■ **DIRECTION**: Each record below is to be reproduced without any change.
┄┄┄┄┄┄
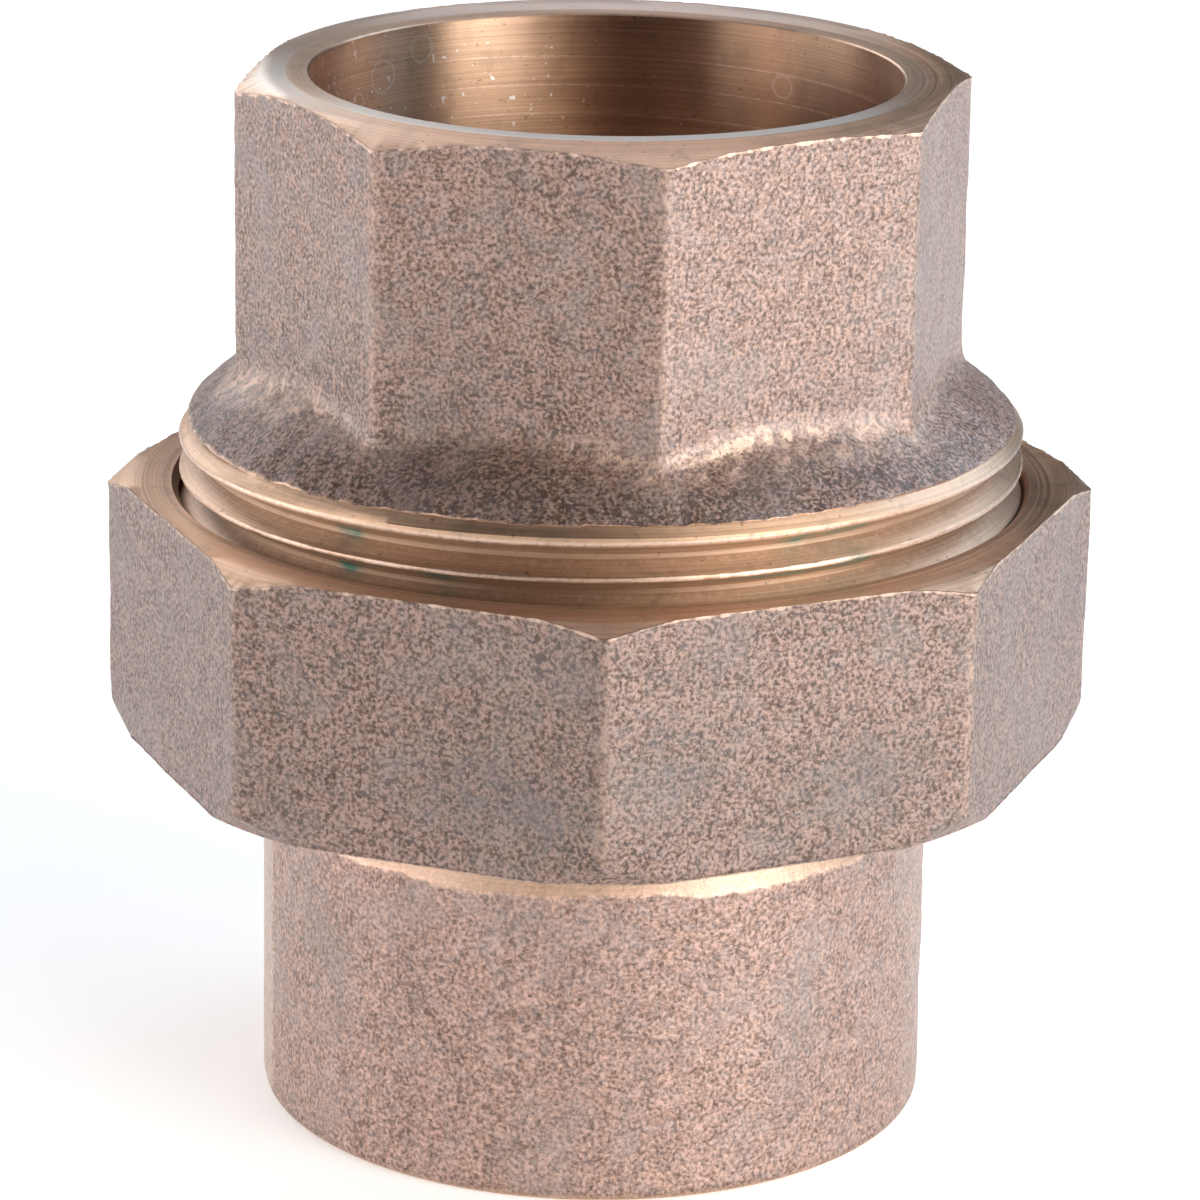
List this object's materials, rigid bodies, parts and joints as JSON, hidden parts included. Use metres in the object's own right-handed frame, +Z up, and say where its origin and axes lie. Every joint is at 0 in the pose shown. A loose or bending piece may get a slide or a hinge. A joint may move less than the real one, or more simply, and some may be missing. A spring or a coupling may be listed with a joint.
{
  "type": "pipe union",
  "caption": "Cast bronze ground-joint pipe union with a solder cup at each end, a threaded head and an octagonal union nut.",
  "frame": {"origin": "on the fitting's axis, at the plane of the tailpiece's lower rim", "axes": "+Z up the axis from the tailpiece to the threaded head; +X square to one flat of the head's octagonal hub"},
  "size_m": [0.0886, 0.0886, 0.0984],
  "materials": {
    "cast_bronze": "sand-cast surface with turned faces, bore and thread"
  },
  "bodies": {
    "tail": {"tailpiece": "cast_bronze"},
    "nut": {"union_nut": "cast_bronze"},
    "head": {"threaded_head": "cast_bronze"}
  },
  "joints": [
    {"name": "nut_turn", "type": "hinge", "parent": "tail", "child": "nut", "pos_m": [0, 0, 0.0395], "axis": [0, 0, -1], "range_deg": [0, 1080]},
    {"name": "head_lift", "type": "slide", "parent": "tail", "child": "head", "axis": [0, 0, 1], "range_m": [0, 0.00953]}
  ],
  "couplings": [
    {"joint": "head_lift", "follows": "nut_turn", "m_per_rad": 0.00050532}
  ]
}
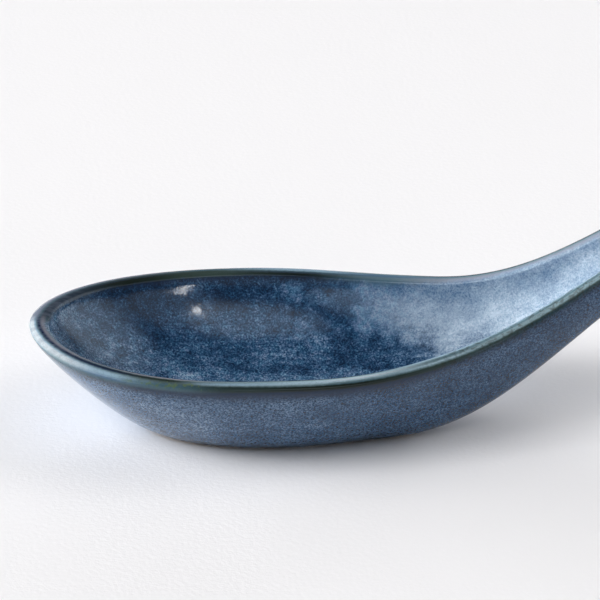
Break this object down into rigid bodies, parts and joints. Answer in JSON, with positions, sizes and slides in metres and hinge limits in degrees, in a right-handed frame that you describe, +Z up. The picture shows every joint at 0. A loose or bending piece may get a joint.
┄┄┄┄┄┄
■ **SOLUTION FOR THIS EXERCISE**:
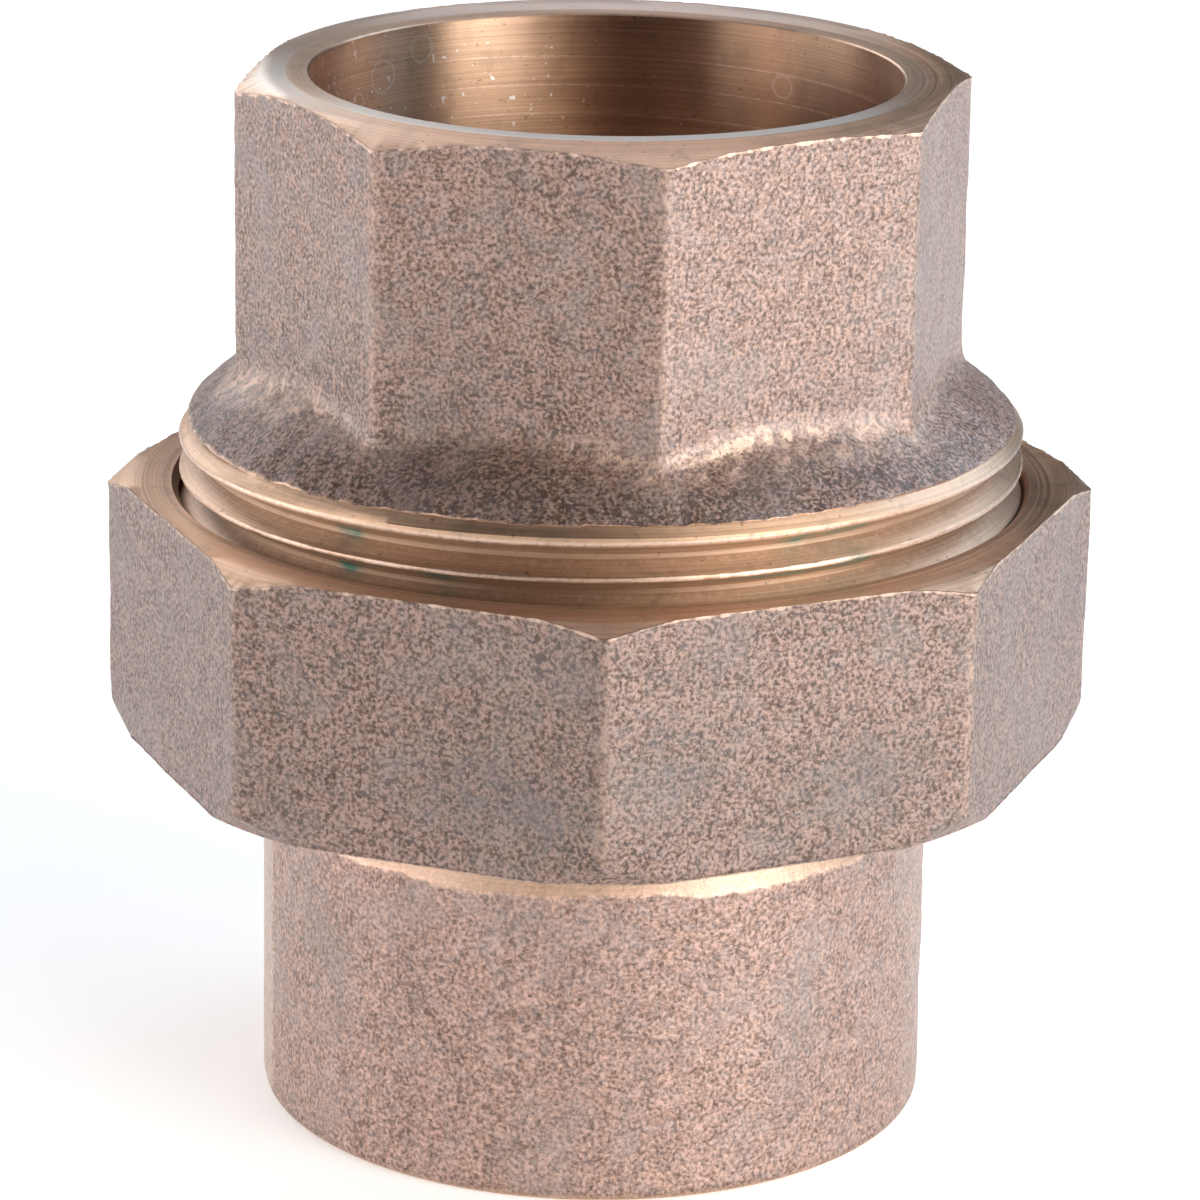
List this object's materials, rigid bodies, parts and joints as JSON, hidden parts included. Use metres in the object's own right-handed frame, +Z up, and say where its origin and axes lie. Every joint is at 0 in the pose shown. A loose or bending piece may get a slide or a hinge. A joint may move less than the real one, or more simply, and some may be missing. A spring or a coupling may be listed with a joint.
{
  "type": "pipe union",
  "caption": "Cast bronze ground-joint pipe union with a solder cup at each end, a threaded head and an octagonal union nut.",
  "frame": {"origin": "on the fitting's axis, at the plane of the tailpiece's lower rim", "axes": "+Z up the axis from the tailpiece to the threaded head; +X square to one flat of the head's octagonal hub"},
  "size_m": [0.0886, 0.0886, 0.0984],
  "materials": {
    "cast_bronze": "sand-cast surface with turned faces, bore and thread"
  },
  "bodies": {
    "tail": {"tailpiece": "cast_bronze"},
    "nut": {"union_nut": "cast_bronze"},
    "head": {"threaded_head": "cast_bronze"}
  },
  "joints": [
    {"name": "nut_turn", "type": "hinge", "parent": "tail", "child": "nut", "pos_m": [0, 0, 0.0395], "axis": [0, 0, -1], "range_deg": [0, 1080]},
    {"name": "head_lift", "type": "slide", "parent": "tail", "child": "head", "axis": [0, 0, 1], "range_m": [0, 0.00953]}
  ],
  "couplings": [
    {"joint": "head_lift", "follows": "nut_turn", "m_per_rad": 0.00050532}
  ]
}
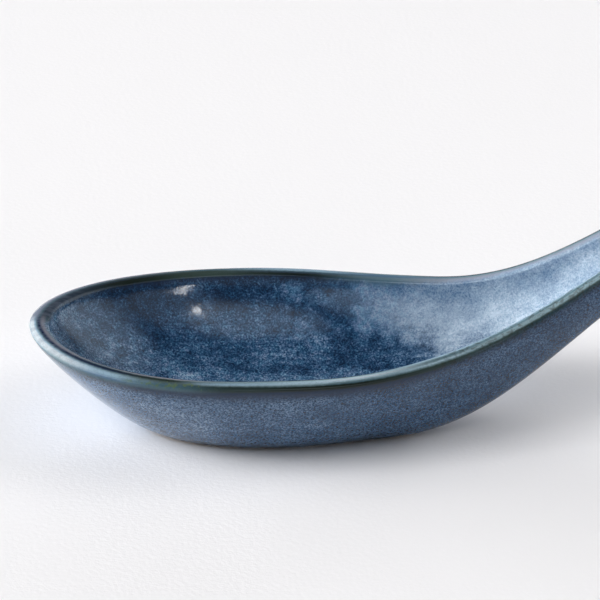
Break this object down into rigid bodies, parts and joints. Answer in JSON, with positions, sizes and slides in metres and hinge limits in degrees, in a right-handed frame that you describe, +Z up. The picture shows every joint at 0. A loose or bending piece may get a joint.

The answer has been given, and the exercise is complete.